Мы не будем повторять старого спора: писать или не писать речи. Знайте, читатель, что, не исписав нескольких сажен или аршин бумаги, вы не скажете сильной речи по сложному делу. Если только вы не гений, примите это за аксиому и готовьтесь к речи с пером в руке. Вам предстоит не публичная лекция, не воззвание на площади, не поэтическая импровизация, как в "Египетских ночах" *(174) . Вы идете в бой. Заглянем с вами в Московскую оружейную палату или в арсенал Петербургского Эрмитажа: мечи, копья, ружья, пистолеты. К вам подошел кто-то и говорит: все это в вашем распоряжении, выбирайте что хотите, сколько хотите; но времени у вас одна минута; противник уже вышел в поле… Как разобраться в бесчисленном множестве оружия? Все хорошо на вид, но есть ведь немало негодного, заржавленного, притупившегося…

– Господин прокурор! Ваше слово.

И вы наскоро хватаетесь за то, что попадет под руку. А противник ваш провел всю ночь в том же арсенале, пересмотрел не спеша каждую стойку и выбрал лучшее, исправное, надежное…

Остерегайтесь импровизации.

Отдавшись вдохновению, вы можете упустить существенное и даже важнейшее.

Можете выставить неверное положение и дать козырь противнику. У вас не будет надлежащей уверенности в себе.

Лучшего не будет в вашей речи. Импровизаторы, говорит Квинтилиан, хотят казаться умными перед дураками, но вместо того оказываются дураками перед умными людьми.

Наконец, имейте в виду, что крылатый конь может изменить.

Люди знающие и требовательные и в древности, и теперь утверждают, что речь судебного оратора должна быть написана от начала до конца. Спасович, Пассовер, Андреевский – это внушительные голоса, не говоря уже о Цицероне.

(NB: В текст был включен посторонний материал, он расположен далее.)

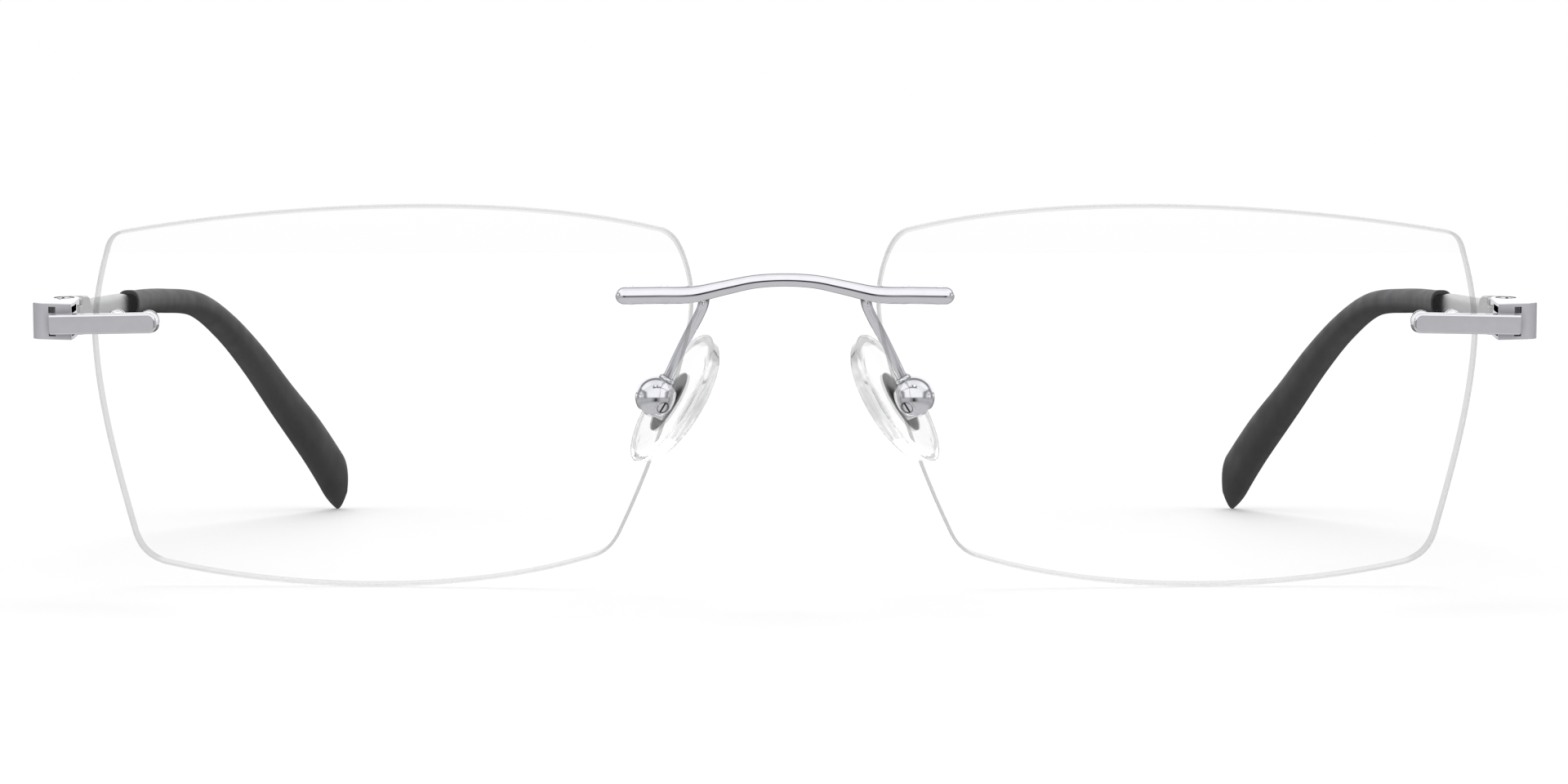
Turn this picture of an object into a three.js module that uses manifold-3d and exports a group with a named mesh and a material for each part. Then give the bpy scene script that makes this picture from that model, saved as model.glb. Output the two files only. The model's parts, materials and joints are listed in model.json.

Но если это не всегда бывает возможно, то во всяком случае речь должна быть написана в виде подробного логического рассуждения; каждая отдельная часть этого рассуждения должна быть изложена в виде самостоятельного логического целого и эти части соединены между собой в общее неуязвимое целое. Вы должны достигнуть этой неуязвимости, иначе вы не исполнили своего долга.